Sunday, November 6, 2016


People wonder how a Christian can believe in something that seems "too good to be true". After all - good wins in the end. Of course it does. It always does ... doesn't it?

We get to spend eternity with loved ones whose earthly lives ended before ours. We don't have to leave them again, nor do they have to leave us - eternity. It's a gimmick... isn't it?

I think part of the problem with some people's perception of Christianity at this point in society comes from the fact that many of its principles have become cliched. At best, some Christian principles have been adapted in various forms of media to the point that the morals or plot points become tired. At worst, they're parodied to the point that basic Biblical terminology becomes a punchline and its significance is lost.

Picture that you live in a world without movies or books, without any kind of historical records. All you are used to is babies being born, and people being killed or dying of old age. It doesn't even have to be a primitive society - it can be a modern, scientifically-oriented one. Somebody tells you that there is, to put it simply, an invisible part of that person that does not die, but is sent somewhere else, and that you too will go there and meet that person again when you die. Is the idea still ridiculous to you? Is it too good to be true? It'd be an unfamiliar idea to you and your theoretical society, so of course it'd be met with some skepticism, but on what grounds? The idea that you haven't thought about it. That you haven't had any time to think about it. Not the grounds that it's somehow intrinsically "too good to be true", because you have nothing like it to which you can compare it - remember that you have no fantasy novels or mythology. "Too good to be true" is a conclusion drawn from a situation where there are already a bunch of "good" (read: pleasant) ideas that end up being untrue, a situation where idealism becomes tired, and has eroded one's perception of what's possible. The fact that Christianity presents an idealistic view of life after death doesn't negate Christianity itself, and the fact that Heaven is idealistic doesn't negate the idea of Heaven. The only reason to doubt it on those grounds is a repeated pattern of hope/expectation and disappointment - but see, that's subjective. It's not even anecdotal - it's just subjective. Even though reality, as we all know, is generally worse than we would like it to be, reality itself doesn't function in a state of perpetual disappointment. People fail, but people succeed. People lose, but people win. People struggle, but people thrive. This happens in varying degrees of extremity - some minor, some monumental - thus, ultimately, there is no such thing as "too good to be true". Good wins in fantasy novels, but that doesn't mean good can't win in real life as well.

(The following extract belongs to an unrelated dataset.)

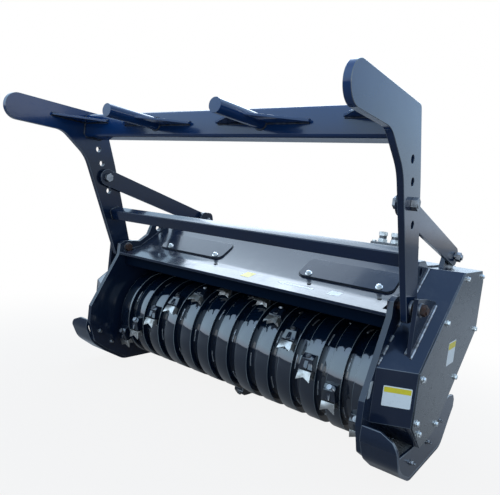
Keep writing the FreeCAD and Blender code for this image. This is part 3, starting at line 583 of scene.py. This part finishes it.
def spread_tree():
    """Copies of one shape on points; each point has a way out and a turn about it."""
    tree = Tree("spread_copies", (("Shape", "Object", None), ("Finish", "Material", None),
                                  ("Size", "Float", 1.0)))
    shape = tree.node("GeometryNodeObjectInfo", None, {"Object": tree.given("Shape")},
                      output="Geometry")
    way = tree.node("GeometryNodeInputNamedAttribute", {"data_type": "FLOAT_VECTOR"},
                    {"Name": "way"})
    spin = tree.node("GeometryNodeInputNamedAttribute", {"data_type": "FLOAT"},
                     {"Name": "spin"})
    rotation = tree.node("FunctionNodeAlignRotationToVector", {"axis": "Z"}, {"Vector": way})
    own = tree.node("FunctionNodeAxisAngleToRotation", None,
                    {"Axis": (0.0, 0.0, 1.0), "Angle": spin})
    turned = tree.node("FunctionNodeRotateRotation", {"rotation_space": "LOCAL"},
                       {"Rotation": rotation, "Rotate By": own})
    copies = tree.node("GeometryNodeInstanceOnPoints", None,
                       {"Points": tree.given("Geometry"), "Instance": shape,
                        "Rotation": turned, "Scale": tree.given("Size")})
    tree.close(copies)
    return tree


def bead_tree():
    """A rippled bead along the mesh's edges."""
    tree = Tree("weld_bead", (("Finish", "Material", None), ("Radius", "Float", 0.003),
                              ("Step", "Float", 0.0022)))
    curve = tree.node("GeometryNodeMeshToCurve", None, {"Mesh": tree.given("Geometry")})
    even = tree.node("GeometryNodeResampleCurve", {"mode": "LENGTH"},
                     {"Curve": curve, "Length": tree.given("Step")})
    index = tree.node("GeometryNodeInputIndex")
    wobble = tree.node("FunctionNodeRandomValue", {"data_type": "FLOAT"},
                       {"Min": 0.72, "Max": 1.12, "ID": index, "Seed": 7}, output=1)
    profile = tree.node("GeometryNodeCurvePrimitiveCircle", None,
                        {"Resolution": 7, "Radius": tree.given("Radius")})
    body = tree.node("GeometryNodeCurveToMesh", None,
                     {"Curve": even, "Profile Curve": profile, "Scale": wobble,
                      "Fill Caps": True})
    tree.close(body)
    return tree


spread = spread_tree()
bead = bead_tree()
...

There's also the issue of Biblical concepts and terminology becoming cliches. What does that mean? We esteem anyone who is "nice", or "generous", or "gentle" in any regard, to be an "angel". We esteem anyone with whom we disagree, or who wrongs us, to be "the devil". The word "sin" is a joke. Does the average person in a first-world nation really think of the word "sin" in the same way that they think of genocide? That is, as a serious offense? Or do they think of "sin" as a silly metaphor for any kind of indulgence that would rile up people with values the see as "traditional"? The kind of indulgence that harms oneself, but not others, so it's deemed "okay"? Anybody who assists another person in some way is a "Savior". Anyone who is good at something is a "god". There are plenty of fictional characters who come back from the dead. Plenty of fictional characters who play a role in stories that's similar to the role God plays in the real world. After awhile, these words and basic ideas that are crucial to the gospel message begin to lose their significance, and the gospel is reduced to a bunch of cliched exaggerations of everyday phenomena and commonplace story elements. Of course I'm not saying that romantic hyperbole is destroying Christianity; we probably don't need to worry about being "sinful, hehe!!", there it is again, by referring to significant others as "angels". It's about the broader mistreatment of these ideas, linguistically and otherwise, by a society that largely doesn't understand them, which makes them subjectively lose meaning. And subjectivity vs objectivity doesn't mean a thing to most people: if it's cliched in our society, it's cliched in general.

There's also the less interesting, but equally relevant point that Christian principles are often thought of as synonymous with "conservative" or "traditional" values. The idea is basically that all the things one finds unpleasant about their conservative relatives, or about the society in which they live, etc can all be traced back to the role Christianity allegedly plays in it. This idea is a lot easier to refute: use the Bible as a litmus test, not people or cultures which claim to be Christian. View it objectively and with prayer - don't cherrypick a random verse where somebody is killed, and stretch its meaning until it lines up with whatever you're opposing. The ideas in God's teachings do not line up with what our world has become. People know less about the Bible than they think they do.

Take all these things into consideration. And as always, may God bless you all and guide you according to His perfect will! In Jesus' name. Amen.